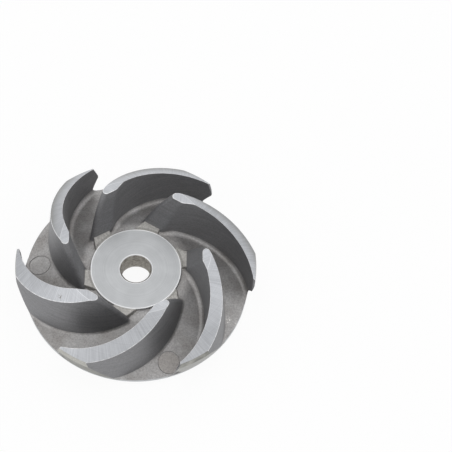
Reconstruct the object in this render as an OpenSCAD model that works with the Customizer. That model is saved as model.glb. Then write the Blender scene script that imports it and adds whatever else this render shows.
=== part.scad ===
// Pump impeller, one die-cast piece with turned faces.
// Semi-open, mixed-flow, six backward-swept vanes on a dished back disc.
// Millimetres. +Z is the bore axis and points out of the hub towards the inlet.
// The origin lies on the bore axis, in the plane of the back land the casting rests on.

/* [Overall] */
// Diameter over the turned vane ends
tip_diameter = 131.8; // [129:0.1:136]
// Height of the flat vane tops above the back land
overall_height = 43.8; // [42:0.1:47]
// Number of vanes
vane_count = 6; // [5:1:7]

/* [Hub] */
// Height of the turned hub face above the back land
hub_height = 18.5; // [18:0.1:20]
// Diameter of the turned hub face
hub_diameter = 50.1; // [48.5:0.1:51.5]
// Drop from the hub face to the passage floor beside it
hub_step = 1.6; // [0.8:0.1:2.2]
// Shaft bore
bore_diameter = 15.88; // [12:0.01:22]
// Chamfer at the front end of the bore
bore_chamfer = 1.1; // [0.4:0.1:2]
// Length of the cast flare at the back end of the bore
flare_length = 3.2; // [1.5:0.1:5]
// Growth in radius over that flare
flare_growth = 1.25; // [0.5:0.05:2]

/* [Back disc] */
// Diameter of the disc rim
disc_diameter = 123.2; // [120:0.1:126]
// Thickness of the disc at its rim
rim_thickness = 1.3; // [1:0.1:2.5]
// Height of the rim's lower edge above the back land
back_dish = 3.6; // [2.5:0.1:4.5]
// Inner diameter of the back land
land_diameter = 85.3; // [80:0.1:92]
// Width of the flat back land
land_width = 1.2; // [0.6:0.1:3]
// Depth of the cast recess in the back
recess_depth = 4.5; // [3:0.1:6]
// Diameter of the recess floor
recess_floor_diameter = 78.8; // [70:0.1:79.5]
// Cove radius round the recess floor
recess_cove = 2; // [0.5:0.1:3]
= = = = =
-- WHAT TO WORK ON --
Print the whole listing exactly as it is.

-- FULL SOLUTION --
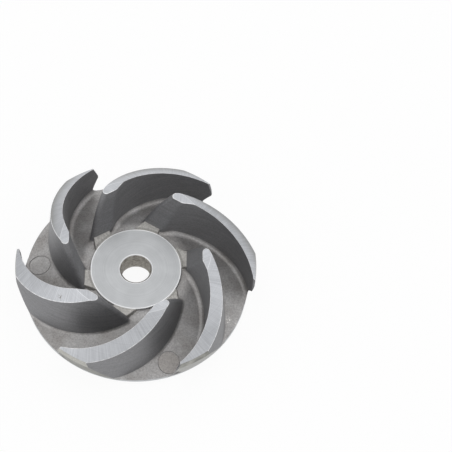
Reconstruct the object in this render as an OpenSCAD model that works with the Customizer. That model is saved as model.glb. Then write the Blender scene script that imports it and adds whatever else this render shows.
=== part.scad ===
// Pump impeller, one die-cast piece with turned faces.
// Semi-open, mixed-flow, six backward-swept vanes on a dished back disc.
// Millimetres. +Z is the bore axis and points out of the hub towards the inlet.
// The origin lies on the bore axis, in the plane of the back land the casting rests on.

/* [Overall] */
// Diameter over the turned vane ends
tip_diameter = 131.8; // [129:0.1:136]
// Height of the flat vane tops above the back land
overall_height = 43.8; // [42:0.1:47]
// Number of vanes
vane_count = 6; // [5:1:7]

/* [Hub] */
// Height of the turned hub face above the back land
hub_height = 18.5; // [18:0.1:20]
// Diameter of the turned hub face
hub_diameter = 50.1; // [48.5:0.1:51.5]
// Drop from the hub face to the passage floor beside it
hub_step = 1.6; // [0.8:0.1:2.2]
// Shaft bore
bore_diameter = 15.88; // [12:0.01:22]
// Chamfer at the front end of the bore
bore_chamfer = 1.1; // [0.4:0.1:2]
// Length of the cast flare at the back end of the bore
flare_length = 3.2; // [1.5:0.1:5]
// Growth in radius over that flare
flare_growth = 1.25; // [0.5:0.05:2]

/* [Back disc] */
// Diameter of the disc rim
disc_diameter = 123.2; // [120:0.1:126]
// Thickness of the disc at its rim
rim_thickness = 1.3; // [1:0.1:2.5]
// Height of the rim's lower edge above the back land
back_dish = 3.6; // [2.5:0.1:4.5]
// Inner diameter of the back land
land_diameter = 85.3; // [80:0.1:92]
// Width of the flat back land
land_width = 1.2; // [0.6:0.1:3]
// Depth of the cast recess in the back
recess_depth = 4.5; // [3:0.1:6]
// Diameter of the recess floor
recess_floor_diameter = 78.8; // [70:0.1:79.5]
// Cove radius round the recess floor
recess_cove = 2; // [0.5:0.1:3]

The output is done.